MSCI Emerging Markets Index Falls 7.3% This Month
Largest Drop in Nearly a Year
Currency Values of Won, Yuan, Peso Also Decline
The 'high interest rate new normal' in the United States and the economic crisis in China have caused emerging market asset markets in Asia, South America, Africa, and other regions, including South Korea, to suffer from a double burden.
According to the Wall Street Journal (WSJ) on the 27th (local time), the Morgan Stanley Capital International (MSCI) Emerging Markets Index fell 7.3% from the 1st to the 25th of this month. This is the largest drop in a year. The Korean KOSPI (weight 13%) included in the MSCI Emerging Markets Index fell 4.3% this month. The Taiwan Weighted Index fell 3.9% during the same period, while Brazil's Bovespa Index and India's Sensex Index dropped 5% and 2.5%, respectively. The Shanghai Composite Index in China (29.4%) plunged 6.9%.
The value of emerging market currencies also fell significantly. The Colombian Peso depreciated 4.7% against the dollar this month, and the South African Rand fell 4%. The Korean Won dropped 3.8% during the same period, while the Brazilian Real and Chinese Yuan fell 3% and 2%, respectively.
The biggest cause of the slump in emerging market asset markets is the prolonged outlook for high interest rates in the United States. Due to an unexpected boom driven by strong consumption and employment in the U.S. economy, expectations for a soft landing have spread, causing market scenarios such as an economic recession in the second half of this year and the Fed's rate cuts within the year to lose their appeal.
Jerome Powell, Chairman of the U.S. Federal Reserve (Fed), left open the possibility of further rate hikes at the Jackson Hole meeting held from the 24th to the 26th. He stated, "It is a welcome development that inflation has come down from its peak, but it is still too high," and added, "We are prepared to raise rates further if appropriate."

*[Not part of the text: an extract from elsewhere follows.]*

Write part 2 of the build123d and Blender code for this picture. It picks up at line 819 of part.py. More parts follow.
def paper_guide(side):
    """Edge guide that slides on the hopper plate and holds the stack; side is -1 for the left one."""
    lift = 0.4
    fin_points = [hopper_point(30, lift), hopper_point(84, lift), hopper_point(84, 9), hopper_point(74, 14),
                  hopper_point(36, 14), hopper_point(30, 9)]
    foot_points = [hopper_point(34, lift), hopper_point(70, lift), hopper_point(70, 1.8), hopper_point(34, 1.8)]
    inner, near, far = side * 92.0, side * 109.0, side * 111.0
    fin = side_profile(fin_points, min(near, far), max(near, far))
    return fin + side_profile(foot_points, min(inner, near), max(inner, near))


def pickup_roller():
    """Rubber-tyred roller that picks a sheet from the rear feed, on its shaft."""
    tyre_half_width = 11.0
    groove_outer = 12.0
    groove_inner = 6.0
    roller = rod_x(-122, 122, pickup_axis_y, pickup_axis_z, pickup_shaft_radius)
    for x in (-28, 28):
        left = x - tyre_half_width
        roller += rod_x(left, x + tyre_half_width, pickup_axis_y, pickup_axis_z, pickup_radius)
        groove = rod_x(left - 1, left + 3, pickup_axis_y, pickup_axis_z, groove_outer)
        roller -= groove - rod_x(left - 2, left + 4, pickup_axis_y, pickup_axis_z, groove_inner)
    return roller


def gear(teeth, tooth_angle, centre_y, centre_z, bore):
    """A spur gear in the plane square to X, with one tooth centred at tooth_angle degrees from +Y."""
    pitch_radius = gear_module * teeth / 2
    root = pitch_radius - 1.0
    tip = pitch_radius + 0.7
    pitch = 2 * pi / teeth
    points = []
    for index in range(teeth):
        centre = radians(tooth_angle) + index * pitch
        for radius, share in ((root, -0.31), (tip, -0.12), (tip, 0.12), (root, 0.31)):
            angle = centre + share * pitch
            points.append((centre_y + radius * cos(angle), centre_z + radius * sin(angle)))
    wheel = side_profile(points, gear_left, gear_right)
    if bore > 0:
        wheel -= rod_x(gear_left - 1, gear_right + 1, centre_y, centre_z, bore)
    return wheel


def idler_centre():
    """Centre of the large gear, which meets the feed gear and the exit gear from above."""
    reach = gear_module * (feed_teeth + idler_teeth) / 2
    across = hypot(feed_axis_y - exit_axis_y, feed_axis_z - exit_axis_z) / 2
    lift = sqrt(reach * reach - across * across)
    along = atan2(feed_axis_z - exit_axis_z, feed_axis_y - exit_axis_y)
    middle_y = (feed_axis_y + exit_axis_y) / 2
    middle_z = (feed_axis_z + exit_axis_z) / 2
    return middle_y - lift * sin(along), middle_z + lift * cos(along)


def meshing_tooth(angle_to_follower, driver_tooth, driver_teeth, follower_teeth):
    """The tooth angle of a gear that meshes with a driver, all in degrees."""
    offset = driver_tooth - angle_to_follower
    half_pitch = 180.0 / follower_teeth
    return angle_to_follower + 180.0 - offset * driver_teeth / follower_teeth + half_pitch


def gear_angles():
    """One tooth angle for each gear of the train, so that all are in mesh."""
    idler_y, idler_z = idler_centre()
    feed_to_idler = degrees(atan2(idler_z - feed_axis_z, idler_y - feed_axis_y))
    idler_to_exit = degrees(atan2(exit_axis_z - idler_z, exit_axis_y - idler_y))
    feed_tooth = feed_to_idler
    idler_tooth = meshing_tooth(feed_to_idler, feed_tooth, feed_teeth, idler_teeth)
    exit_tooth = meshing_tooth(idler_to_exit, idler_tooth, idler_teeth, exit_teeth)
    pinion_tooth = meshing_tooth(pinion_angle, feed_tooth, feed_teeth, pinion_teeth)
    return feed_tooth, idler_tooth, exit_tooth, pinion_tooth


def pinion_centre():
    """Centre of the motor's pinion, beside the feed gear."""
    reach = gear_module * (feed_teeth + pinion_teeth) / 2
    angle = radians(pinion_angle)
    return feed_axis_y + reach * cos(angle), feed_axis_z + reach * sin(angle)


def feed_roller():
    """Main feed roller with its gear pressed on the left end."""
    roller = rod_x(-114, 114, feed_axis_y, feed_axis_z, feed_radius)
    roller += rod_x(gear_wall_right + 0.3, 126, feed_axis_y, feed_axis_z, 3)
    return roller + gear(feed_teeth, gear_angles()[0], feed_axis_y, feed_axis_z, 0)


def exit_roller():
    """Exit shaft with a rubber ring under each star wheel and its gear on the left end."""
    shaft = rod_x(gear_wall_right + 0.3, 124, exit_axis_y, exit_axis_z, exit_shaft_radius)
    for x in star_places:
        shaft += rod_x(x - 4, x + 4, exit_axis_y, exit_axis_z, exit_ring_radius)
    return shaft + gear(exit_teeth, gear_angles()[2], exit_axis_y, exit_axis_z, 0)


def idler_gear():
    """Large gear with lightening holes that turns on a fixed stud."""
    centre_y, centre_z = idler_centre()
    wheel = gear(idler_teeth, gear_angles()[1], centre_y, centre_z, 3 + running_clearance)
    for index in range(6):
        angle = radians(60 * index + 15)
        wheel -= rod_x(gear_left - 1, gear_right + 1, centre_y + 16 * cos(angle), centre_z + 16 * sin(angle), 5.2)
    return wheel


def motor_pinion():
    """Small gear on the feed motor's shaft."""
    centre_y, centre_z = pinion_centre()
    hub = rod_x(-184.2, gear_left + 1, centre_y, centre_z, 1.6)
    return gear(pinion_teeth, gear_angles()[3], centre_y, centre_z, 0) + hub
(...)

With expectations that the Fed will maintain its tightening stance for the time being, the yield on the U.S. 10-year Treasury bond rose to the 4.3% range on the 17th, the highest in 16 years. As U.S. bond yields rose, Allianz Global Investors estimated that the additional yield offered by emerging market bonds compared to U.S. bonds fell to the lowest level since 2007. This means that the attractiveness of emerging market bonds compared to the safe-haven U.S. Treasury bonds has significantly declined. Typically, in such cases, there are repercussions such as sell-offs of emerging market bonds and increased borrowing costs. Sergei Lanau, Global Emerging Markets Strategist at Oxford Economics, pointed out, "The greater the interest rate differential, the more people avoid investing in emerging markets."
The U.S. high interest rate stance also limits the ability of emerging markets to implement accommodative monetary policies. Kieran Curtis, Head of Emerging Market Currency and Bonds at Aberdeen Asset Management in the UK, predicted, "The market's reassessment of the Fed is likely to limit the number of rate cuts that emerging market central banks can implement."
Economic instability in China is also a negative factor for emerging markets. As China's consumption and employment shrink and defaults by real estate companies spread, major global banks such as Citigroup, JP Morgan, and Barclays have lowered their annual growth forecasts for this year to the 4% range. As China's commodity demand, known as the 'commodity black hole,' decreases, the export economies of emerging markets that produce and sell oil, metals, and minerals to China are also likely to slow down. South Korea, which has a high dependence on intermediate goods exports to China, is unlikely to escape the impact of the Chinese economic shock.
The WSJ diagnosed, "The International Monetary Fund (IMF) has lowered its average annual growth forecast for this century from the previous 5.2% to 3.9% in the medium term," adding, "As China faces difficulties and the era of easy money ends, many emerging markets may find it difficult to achieve the surprisingly high growth rates of the past."